(Items from a data source)

+ + + + + + +

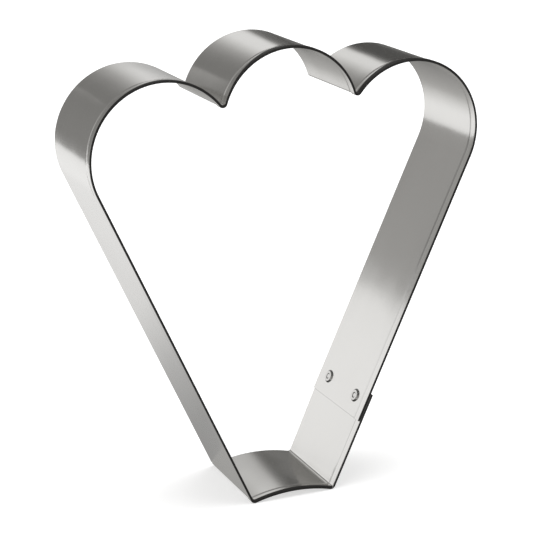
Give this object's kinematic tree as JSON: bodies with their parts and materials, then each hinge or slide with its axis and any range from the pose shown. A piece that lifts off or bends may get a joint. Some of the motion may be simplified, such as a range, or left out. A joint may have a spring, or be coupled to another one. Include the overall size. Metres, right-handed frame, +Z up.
{
  "type": "cookie cutter",
  "caption": "Tall lobed cookie cutter with tapering sides, bent from a hemmed tin-plated steel strip and closed by a riveted lap; cuts shaped cookies from rolled dough.",
  "frame": {"origin": "on the ground under the middle of the cutter's box, as it stands on its foot", "axes": "+X across the outline towards the riveted lap, +Y through the cutter from the folded hem to the cutting edge, +Z up from the foot to the lobes"},
  "size_m": [0.0954, 0.0254, 0.108],
  "materials": {
    "tinplate": "satin rolled tin plate",
    "rivet_steel": "satin tin-plated"
  },
  "bodies": {
    "root": {"cutter_band": "tinplate", "hem_side_rivet": "rivet_steel", "edge_side_rivet": "rivet_steel"}
  },
  "joints": []
}
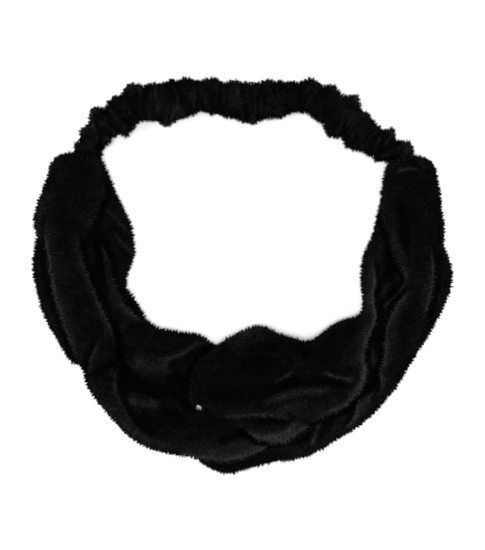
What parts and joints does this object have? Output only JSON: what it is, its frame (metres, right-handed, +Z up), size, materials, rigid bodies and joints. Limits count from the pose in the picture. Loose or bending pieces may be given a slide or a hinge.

+ + + + + + +

Problem: All of the entries above must be quoted exactly.

Written response:
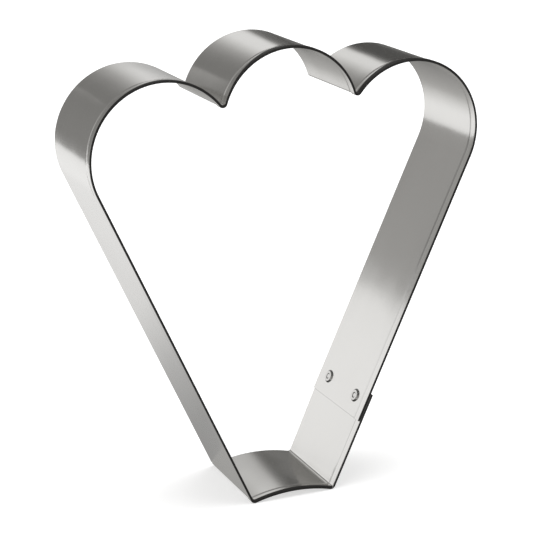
Give this object's kinematic tree as JSON: bodies with their parts and materials, then each hinge or slide with its axis and any range from the pose shown. A piece that lifts off or bends may get a joint. Some of the motion may be simplified, such as a range, or left out. A joint may have a spring, or be coupled to another one. Include the overall size. Metres, right-handed frame, +Z up.
{
  "type": "cookie cutter",
  "caption": "Tall lobed cookie cutter with tapering sides, bent from a hemmed tin-plated steel strip and closed by a riveted lap; cuts shaped cookies from rolled dough.",
  "frame": {"origin": "on the ground under the middle of the cutter's box, as it stands on its foot", "axes": "+X across the outline towards the riveted lap, +Y through the cutter from the folded hem to the cutting edge, +Z up from the foot to the lobes"},
  "size_m": [0.0954, 0.0254, 0.108],
  "materials": {
    "tinplate": "satin rolled tin plate",
    "rivet_steel": "satin tin-plated"
  },
  "bodies": {
    "root": {"cutter_band": "tinplate", "hem_side_rivet": "rivet_steel", "edge_side_rivet": "rivet_steel"}
  },
  "joints": []
}
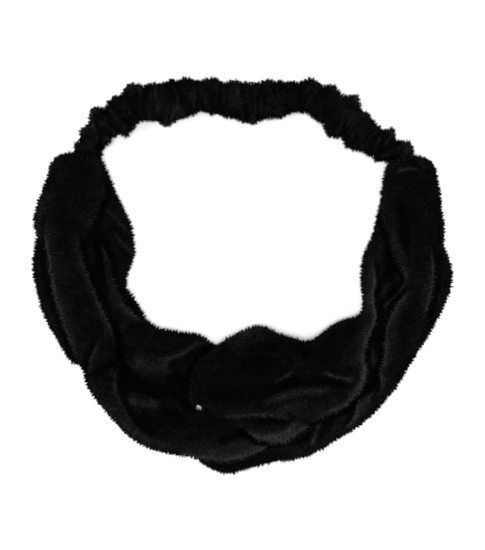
What parts and joints does this object have? Output only JSON: what it is, its frame (metres, right-handed, +Z up), size, materials, rigid bodies and joints. Limits count from the pose in the picture. Loose or bending pieces may be given a slide or a hinge.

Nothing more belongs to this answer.